もうひとつ、この時期に心がけたいのは、我が子に正しいお金の感覚を身に付けさせることです。

最近は、就職しても親元から通勤する若者が増えています。20代前半ならまだしも、30歳を過ぎても親元に寄生し続けるのは、ちょっと異常です。

確かに独立するより、家賃や食費のかからない親の家に住むのが得ですが、この生活を続けていると金銭感覚が麻痺してきます。収入の大半を小遣いとして使うのが習慣になると、この「特権」を手放せなくなります。自分の小遣いだけ稼げばいいと、きちんとした仕事につかず、アルバイトを転々とする生き方を選ぶ若者も増えています。

彼らは、結婚しても自分達だけの収入で生活することができません。限られた収入でやりくりしたり貯蓄する習慣がないので、生活費が収入をオーバーしがちで、安易にローンを利用するという傾向が見られます。頭金ゼロで、返済能力を超えた住宅ローンを組んでマンションを買ってしまうカップルも珍しくありません。いずれも、自己破産の有力な予備軍です。

我が子が将来、金銭的なトラブルに巻き込まれないためには、子を甘やかしすぎないことが大切です。学校卒業後も家にいる子からは、家賃・光熱費・食費を徴収しましょう。

東京ならワンルームマンションの家賃だけでも月7万円かかりますから、月約10万円負担させるのが妥当でしょう。これを親の退職後の資金として積み立てると資金計画はずっとゆとりが出てきます。一部を、子どもの結婚資金や独立資金のために積み立ててやるのもいいでしょう。

結婚した子どもを援助する場合も、毎月小遣いをやったり、生命保険料やローンを肩代わりしてやるのは、けじめがつかずよくありません。

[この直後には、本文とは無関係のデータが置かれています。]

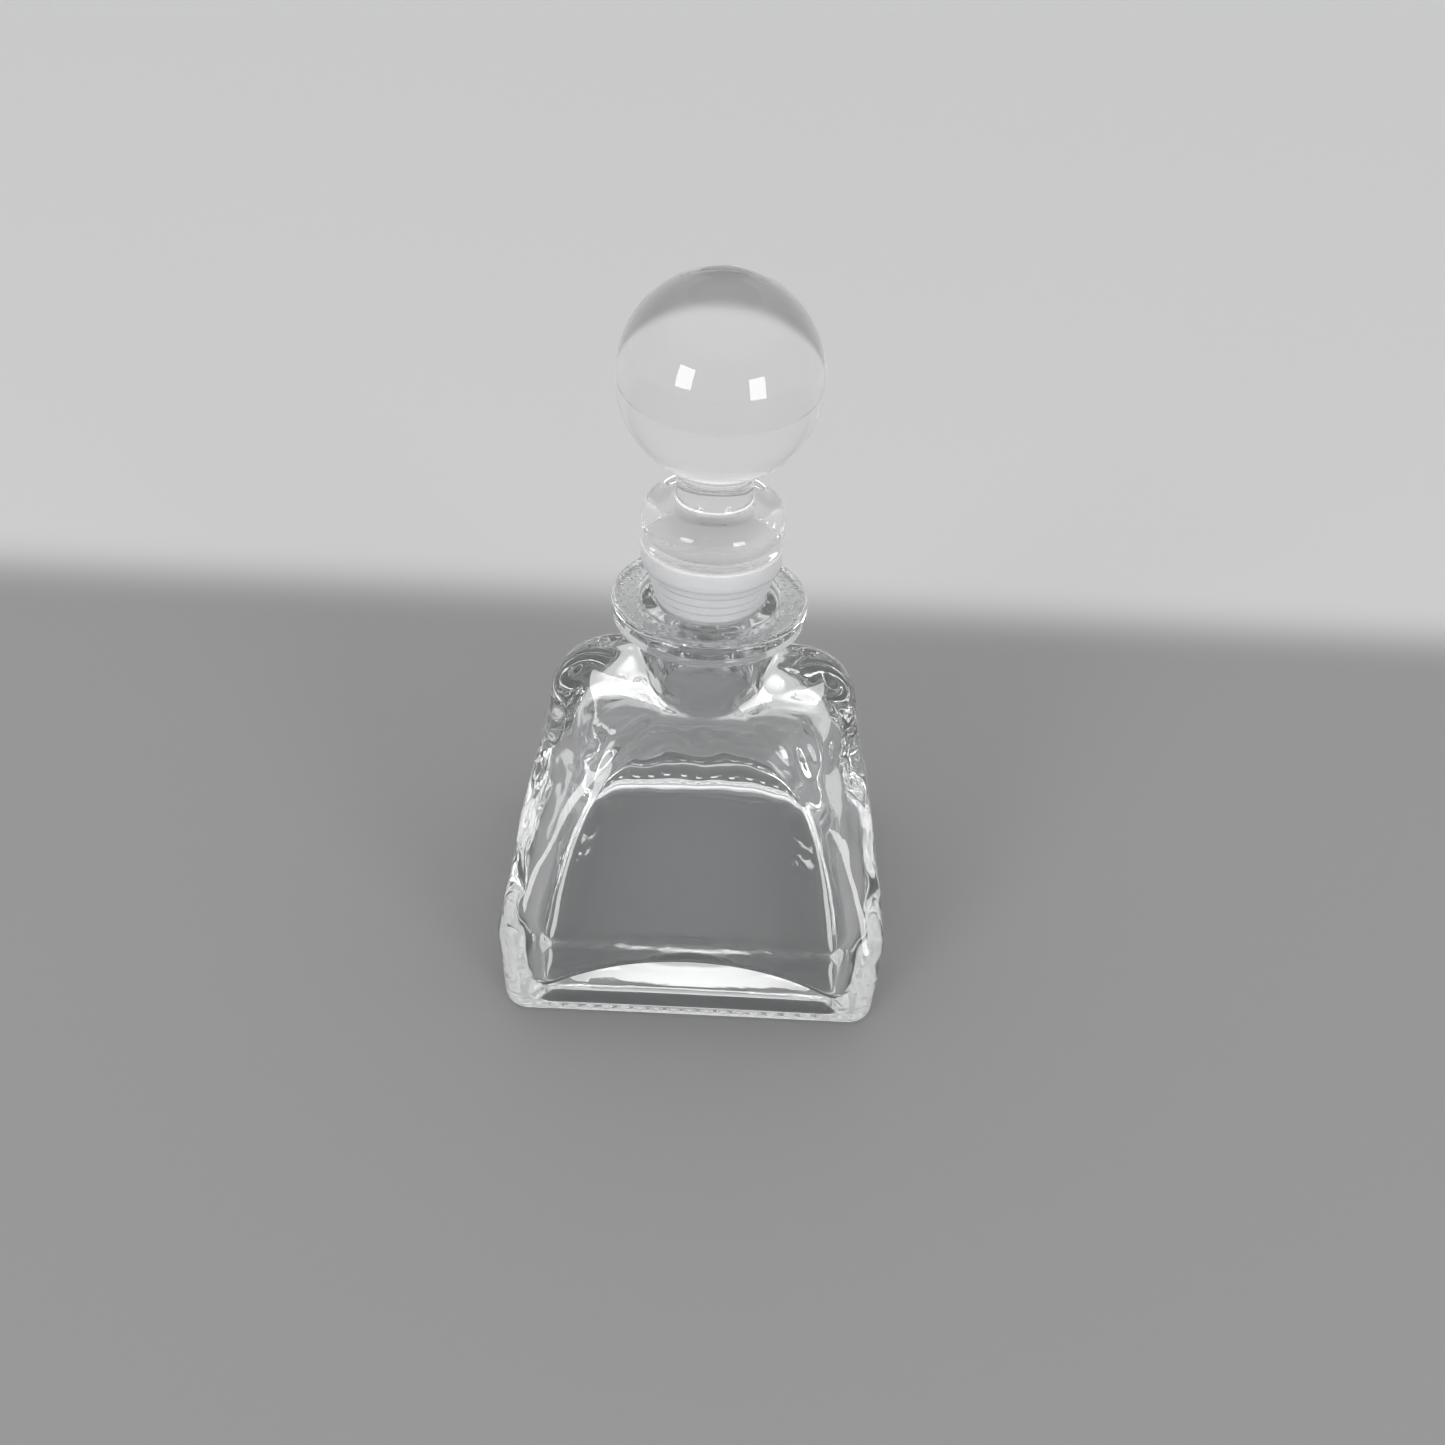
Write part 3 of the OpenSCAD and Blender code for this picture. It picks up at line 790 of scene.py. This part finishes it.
# a wide lamp over the table behind the bottle, which shines straight down in a narrow beam
table_light = hidden_lamp("table_light_behind", 6.0, 4.0, 1.1)
table_light.data.spread = math.radians(8)
table_light.location = (0, 2.115, 0.3)

BOX_WIDE, BOX_TALL, BOX_RADIANCE, BOX_DISTANCE, AIM_HEIGHT = 0.38, 0.45, 9.0, 1.2, 0.1
for name, azimuth, elevation in (("soft_box_left", -39.5, 16.7), ("soft_box_right", 41.0, 9.7)):
    soft_box = hidden_lamp(name, BOX_WIDE, BOX_TALL, BOX_RADIANCE)
    a, e = math.radians(azimuth), math.radians(elevation)
    way = Vector((math.sin(a) * math.cos(e), -math.cos(a) * math.cos(e), math.sin(e)))
    soft_box.location = way * BOX_DISTANCE + Vector((0, 0, AIM_HEIGHT))
    soft_box.rotation_euler = way.to_track_quat("Z", "Y").to_euler()

TURN_BY, TILT, ROLL = 0.021, 0.689, 0.065
CAMERA_X, CAMERA_Y, CAMERA_Z = 0.000299, -0.160452, 0.179638
SENSOR, FOCAL_SHARE = 36, 1094.629 / 1445
camera_data = bpy.data.cameras.new("camera")
camera_data.sensor_width = SENSOR
camera_data.lens = FOCAL_SHARE * SENSOR
camera_data.clip_start = 0.01
camera = bpy.data.objects.new("camera", camera_data)
bpy.context.scene.collection.objects.link(camera)
ahead = np.array([
    math.sin(TURN_BY) * math.cos(TILT), math.cos(TURN_BY) * math.cos(TILT), -math.sin(TILT)])
level = np.array([math.cos(TURN_BY), -math.sin(TURN_BY), 0])
upright = np.cross(level, ahead)
right = math.cos(ROLL) * level + math.sin(ROLL) * upright
up = -math.sin(ROLL) * level + math.cos(ROLL) * upright
camera.matrix_world = Matrix([
    [right[0], up[0], -ahead[0], CAMERA_X],
    [right[1], up[1], -ahead[1], CAMERA_Y],
    [right[2], up[2], -ahead[2], CAMERA_Z],
    [0, 0, 0, 1]])
bpy.context.scene.camera = camera
bpy.context.scene.view_settings.view_transform = "Standard"
# light crosses and bounces inside thick glass many times before it gets out
for limit, bounces in (("max_bounces", 40), ("transmission_bounces", 40), ("glossy_bounces", 30),
                       ("diffuse_bounces", 10)):
    setattr(bpy.context.scene.cycles, limit, bounces)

子はいくつになっても「いざとなれば親が援助してくれる」とあてにし、真剣にお金の管理をしなくなります。
そうではなく、孫が生まれたときや、家を買うときに、まとまった額をお祝いや正式な「贈与」として渡すのがいいでしょう。

子どもを独立させるにあたって、正しい金銭感覚を身に付けさせるのも、親の大切な義務であり思いやりなのです。